Sonra ise 1 Kasım 2015 yenilgisinden itibaren korku ve panik içinde önce FETÖ’yü, sonra iktidar muhalifi olan tüm yurttaşları sattılar! Kim güçlüyse ona yaltaklanma konusunun zirve noktası bu üçlüdür. Şimdi ise Özkök-Altaylı-Hakan üçlüsü Başkanımız Erdoğan ve ailesine yapılabilecek tüm yalakalıkları yapıyorlar ama herkes bunlara gülüyor. 81 milyonluk toplumun hiçbir kesiminde itibarları yok. Herkesin mutabık olduğu konu bu üçlünün rüzgâr gülü ya da ortama göre oynayan dansöz olduğudur. Bugün hem iktidarı destekleyen hem de iktidara muhalif yurttaşlarımıza bu üçlünün nasıl insanlar olduğunu sorsanız aynı tiksinti dolu cevapları alacaksınız.
Mesela dünkü yazısında Ahmet Hakan 17-25 Aralık darbesinden 17 gün önce vatan haini Can Dündar’ın ABD Büyükelçisi ile konuşup yazdığı şeyi söylüyor. Zaten 5 sene önce de ABD destekli bir Gülen darbesi geldiğini görüyordu herkes. Yahu birader sen bu Can Dündar tweetini bildiğin hâlde niye o zaman 17-25 Aralık darbe teşebbüsünü destekledin?

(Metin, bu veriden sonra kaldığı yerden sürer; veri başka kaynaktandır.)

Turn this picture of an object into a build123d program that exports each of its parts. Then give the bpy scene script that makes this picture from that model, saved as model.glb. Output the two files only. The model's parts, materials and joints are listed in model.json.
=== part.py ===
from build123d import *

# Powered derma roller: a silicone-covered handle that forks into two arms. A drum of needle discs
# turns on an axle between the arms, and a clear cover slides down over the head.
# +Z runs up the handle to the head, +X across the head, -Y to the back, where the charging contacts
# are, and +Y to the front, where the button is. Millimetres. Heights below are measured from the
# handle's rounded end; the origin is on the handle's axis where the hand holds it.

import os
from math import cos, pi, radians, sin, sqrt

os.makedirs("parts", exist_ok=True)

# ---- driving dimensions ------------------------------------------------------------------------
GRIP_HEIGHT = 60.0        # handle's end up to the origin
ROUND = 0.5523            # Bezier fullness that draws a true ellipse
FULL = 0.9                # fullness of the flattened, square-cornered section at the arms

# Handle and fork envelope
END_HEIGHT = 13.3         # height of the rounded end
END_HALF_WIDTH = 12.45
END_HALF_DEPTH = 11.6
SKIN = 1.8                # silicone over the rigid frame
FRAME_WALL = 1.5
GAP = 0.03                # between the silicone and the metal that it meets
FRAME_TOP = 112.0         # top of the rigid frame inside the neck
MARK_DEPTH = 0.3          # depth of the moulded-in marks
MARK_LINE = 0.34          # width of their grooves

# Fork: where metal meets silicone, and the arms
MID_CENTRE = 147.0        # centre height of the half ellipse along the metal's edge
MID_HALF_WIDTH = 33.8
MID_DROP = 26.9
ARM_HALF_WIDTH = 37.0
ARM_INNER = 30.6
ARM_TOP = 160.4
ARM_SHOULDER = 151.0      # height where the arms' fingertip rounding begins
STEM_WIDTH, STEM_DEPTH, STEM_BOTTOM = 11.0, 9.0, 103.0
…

Niye vatan haini Can Dündar içeri girince köşende her gün Dündar propagandası yaptın? 26 Eylül 2016 tarihli yazında 17-25 sürecinde sırf Erdoğan’a nefretin yüzünden “Erdoğan gitsin de kim gelirse gelsin” diyerek FETÖ’yü desteklediğini itiraf ediyorsun. Bir yandan da korku ile karışık şark kurnazlığıyla “17-25 Aralık’ta yolsuzluk var diyen herkes suçlu mu görülecek” diye soruyor. Yine kara propaganda yapıyorsun Ahmet Hakan!..

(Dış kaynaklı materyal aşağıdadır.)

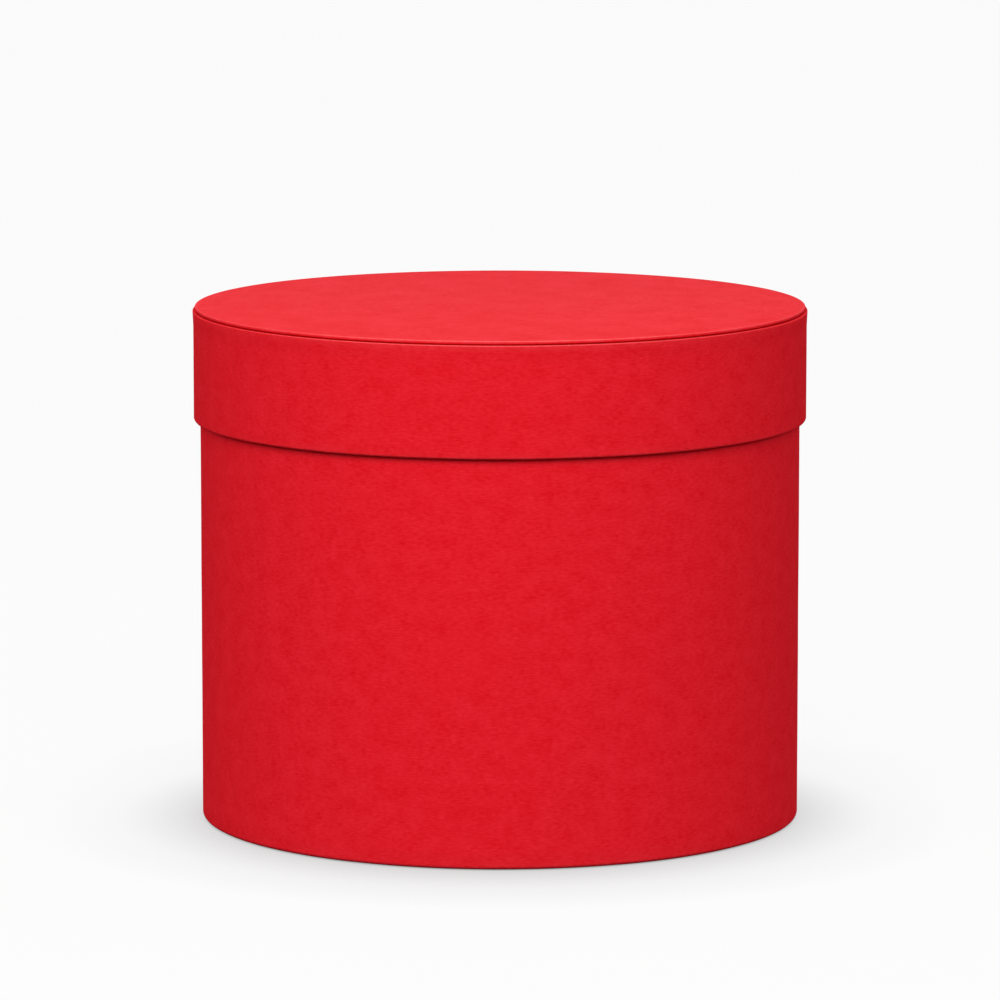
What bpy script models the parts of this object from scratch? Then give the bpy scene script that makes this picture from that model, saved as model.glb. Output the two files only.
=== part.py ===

Savcılarımız öyle adaletli ki dikkat edilirse Uğur Dündar’ın yolsuzlukla ilgili çoğu da uydurma olan yazılarına bile takipsizlik verdiler ama doğrudan FETÖ’ye açık destek verdiği için Çölaşan hakkında 15 sene hapis istendi. Uğur Dündar’ın arşivini pek bilmem. Onun da Çölaşan gibi FETÖ’ye destek yazıları varsa ayrıca yargılanır ama bakın bu tip yazılarından ötürü takipsizlik aldı. Savcılarımız hukuktan asla ayrılmıyor. Suç olan, FETÖ’ye bilerek isteyerek destek olmaktır. Mesela 12 Ocak 2014’te yazılmış şu Ahmet Hakan yazısına bakalım:
“Cemaatçileri yargıdan arındırıyoruz, diyerek yapacağınız zulmün, ‘İrticacıları kamudan kovuyoruz’ diyen 28 Şubatçıların zulmünden ne farkı olacak? O zaman hoş geldin ‘Neo-28 Şubatçı’ muhterem! Hoş geldin yeni zalim... Hoş geldin İslami Çevik Paşa..."

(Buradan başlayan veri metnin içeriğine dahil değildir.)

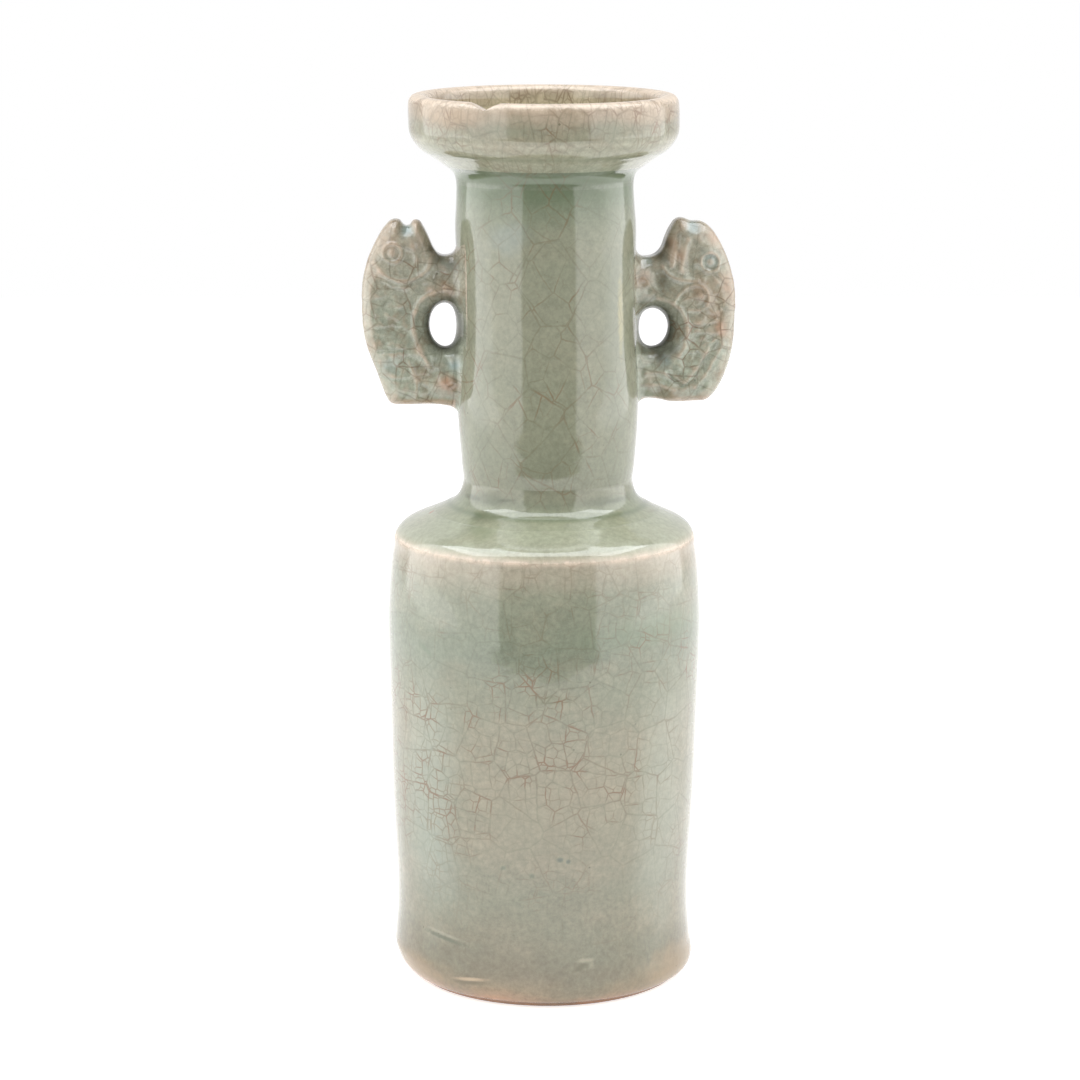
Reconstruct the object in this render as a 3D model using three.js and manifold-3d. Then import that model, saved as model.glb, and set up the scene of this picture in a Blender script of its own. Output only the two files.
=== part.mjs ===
// A glazed stoneware mallet vase with a dish mouth and a pair of fish handles.
//
// The vase is put together from clay members before it is fired: a thrown cylinder with its
// base and turned foot, a domed shoulder, a neck, a dish mouth, coils of soft clay worked into
// the three joints, and two press-moulded fish, each luted to the neck on two wads of clay.
// Millimetres, +Z up, the foot on z = 0 and the axis on the origin. The fish lie along X, and
// -Y is the front.
import * as THREE from 'three';
import { mergeVertices } from 'three/addons/utils/BufferGeometryUtils.js';
import Module from 'manifold-3d';

const wasm = await Module();
wasm.setup();

// Heights
const footRecess = 3.0; // depth of the hollow turned inside the foot ring
const bodyHeight = 126.9; // foot to the sharp edge of the shoulder
const shoulderRise = 6.7; // sharp edge to the seat of the neck
const neckHeight = 95.0; // between its two seats
const dishHeight = 21.4; // seat on the neck to the crest of the lip
const baseThickness = 9.0; // floor of the body, over the foot's hollow
const heelHeight = 7.0; // foot to the swelling above it

// Radii of the thrown members
const footRadius = 37.9;
const heelRadius = 42.2; // the swelling just above the foot
const waistRadius = 41.4; // the slight waist above the heel
const bellyRadius = 43.8; // the widest part, high on the body
const shoulderRadius = 42.0; // the sharp edge
const neckRootRadius = 24.0;
const neckMiddleRadius = 25.2;
const neckTopRadius = 24.5;
const dishRadius = 37.3;

// Walls
const bodyWall = 6.5;
const shoulderWall = 6.0;
const neckWall = 6.0;
const dishWall = 5.4;
const footRingWidth = 5.2;

// Coils worked into the joints
const rootCoilReach = 7.0; // how far it spreads over the shoulder
const rootCoilRise = 7.4; // how far it climbs the neck
const mouthCoilReach = 2.6;
const mouthCoilRise = 3.4;
const seamCoilReach = 4.0; // inside the body, under the shoulder

// Fish handles
const handleTop = 215.8; // height of the fish's lips
const handleHeight = 52.1; // lips to the flat end of the tail
const leftReach = 26.1; // from the neck's skin to the fish's back
const rightReach = 27.5;
const leftFullness = 0; // how far the lower back is swollen
const rightFullness = 2.6;
const leftTurn = 2; // degrees that each fish is turned out of the vase's plane
const rightTurn = 7;
const fishThickness = 13.0; // both halves of the mould together
const edgeRound = 3.2; // how far the face falls away towards the outline
const edgeDepth = 4.2; // how far below the face that fall begins
const finBottom = 28.0; // the fin that holds the fish to the neck, up from the tail's end
const finTop = 41.4;
const curlTop = 15.6; // the curled tail, luted to the neck from its end up to here
const holeReach = 7.6; // the gap between fish and neck, from the neck's skin
const lipSpan = 7.6; // over both lips
const mouthInset = 12.8; // the notch between the lips, in from the back
const mouthWidth = 4.8;
const mouthDepth = 5.0;
const eyeRadius = 2.5;
const leftEyeInset = 8.8; // in from the back
const leftEyeHeight = 42.6; // up from the tail's end
const rightEyeInset = 7.8;
const rightEyeHeight = 39.6;
const wadDepth = 3.2; // clay between the neck and each arm of the fish
const wadSpread = 1.9; // how far a wad spreads where it is pressed on to the neck
const wadMargin = 0.8; // how far a wad stays inside the edge of the arm
const luteGap = 0.3; // the slip between one member and the next

const turns = 42; // facets round the thrown members

const shoulderSeat = bodyHeight;
const neckSeat = shoulderSeat + shoulderRise;
const dishSeat = neckSeat + neckHeight;
const lipHeight = dishSeat + dishHeight;
const neckBore = neckMiddleRadius - neckWall;
const bellyLevel = 0.79 * bodyHeight; // where the body is widest
const bodyMouth = shoulderRadius - bodyWall; // the body's opening under the shoulder

const glazeGreen = new THREE.MeshStandardMaterial({ color: 0xabad97, roughness: 0.18, metalness: 0 });
const glazeTan = new THREE.MeshStandardMaterial({ color: 0xb9ad96, roughness: 0.25, metalness: 0 });
const bareClay = new THREE.MeshStandardMaterial({ color: 0xb08a66, roughness: 0.8, metalness: 0 });

// Thrown members: closed profiles of [radius, height], turned round the axis.

function thrown(name, outline, material) {
  const points = outline.map(([r, z]) => new THREE.Vector2(r, z));
  points.push(points[0].clone());
  const geometry = new THREE.LatheGeometry(points, turns);
  geometry.rotateX(Math.PI / 2);
  const mesh = new THREE.Mesh(geometry, material);
  mesh.name = name;
  return mesh;
}

// A smooth run of outline through a few [radius, height] points.
function smooth(points, steps) {
  const curve = new THREE.SplineCurve(points.map(([r, z]) => new THREE.Vector2(r, z)));
  return curve.getPoints(steps).map((p) => [p.x, p.y]);
}

// A quarter of an ellipse from one point to another, hollow towards the outside.
function cove(fromR, fromZ, toR, toZ, steps) {
  const points = [];
  for (let i = 0; i <= steps; i++) {
    const a = (Math.PI / 2) * (i / steps);
    points.push([toR + (fromR - toR) * (1 - Math.sin(a)), fromZ + (toZ - fromZ) * (1 - Math.cos(a))]);
  }
  return points;
}

// The neck's outside, from its seat on the shoulder to its seat under the dish.
const neckSkin = [
  [neckRootRadius, neckSeat],
  ...smooth(
    [
      [neckRootRadius, neckSeat + rootCoilRise],
      [neckMiddleRadius - 0.4, neckSeat + 0.18 * neckHeight],
      [neckMiddleRadius, neckSeat + 0.28 * neckHeight],
      [neckMiddleRadius - 0.3, neckSeat + 0.5 * neckHeight],
      [neckMiddleRadius - 0.4, neckSeat + 0.75 * neckHeight],
      [neckTopRadius + 0.2, neckSeat + 0.92 * neckHeight],
      [neckTopRadius, dishSeat - mouthCoilRise],
    ],
    9,
  ),
  [neckTopRadius, dishSeat],
];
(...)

Bu satırlar nedir? Emin Çölaşan’ın yaptığından beter şekilde sinsice bir FETÖ’ye destek satırlarıdır bunlar. Ya da 26 Eylül 2015’te yayınlanan şu yazı nedir Ahmet Hakan:
“Cemaatçi kardeşim köşe yazarlarınızın hapse tıkılmasına, kreşlerinizin basılmasına, televizyon yöneticinizin tutuklu kalmasına, sizi seven iş adamlarına zulmedilmesine, gönüllülerinizin şeytanlaştırılmasına şiddetle karşıyım.”
Bu tür açıkça FETÖ’ye yardım ve yataklık yazılarını sadece Ahmet Hakan da yazmadı. Ertuğrul Özkök ve Fatih Altaylı’nın da aynı minvalde yazdığı çok sayıda yazı var. Hepsini tek tek bu köşede ifade edeceğiz. Üstelik asla ve asla pişman da olmadılar ve Türk milletinden özür dilemedi bu üçlü. Kimse 17-25 Aralık darbe teşebbüsünden 1 Kasım 2015’e kadar olan o istiklal mücadelesi günlerini savcılarımıza unutturamaz. Bu kahraman savcılarımız ölümüne kelle koltukta savaştı FETÖ ve PKK ile. Aynı dönemde FETÖ’ye ve PKK terör örgütüne her ne sebeple olursa olsun yardım eden her gazeteci suçludur ve hukuken bedelini ödeyecektir.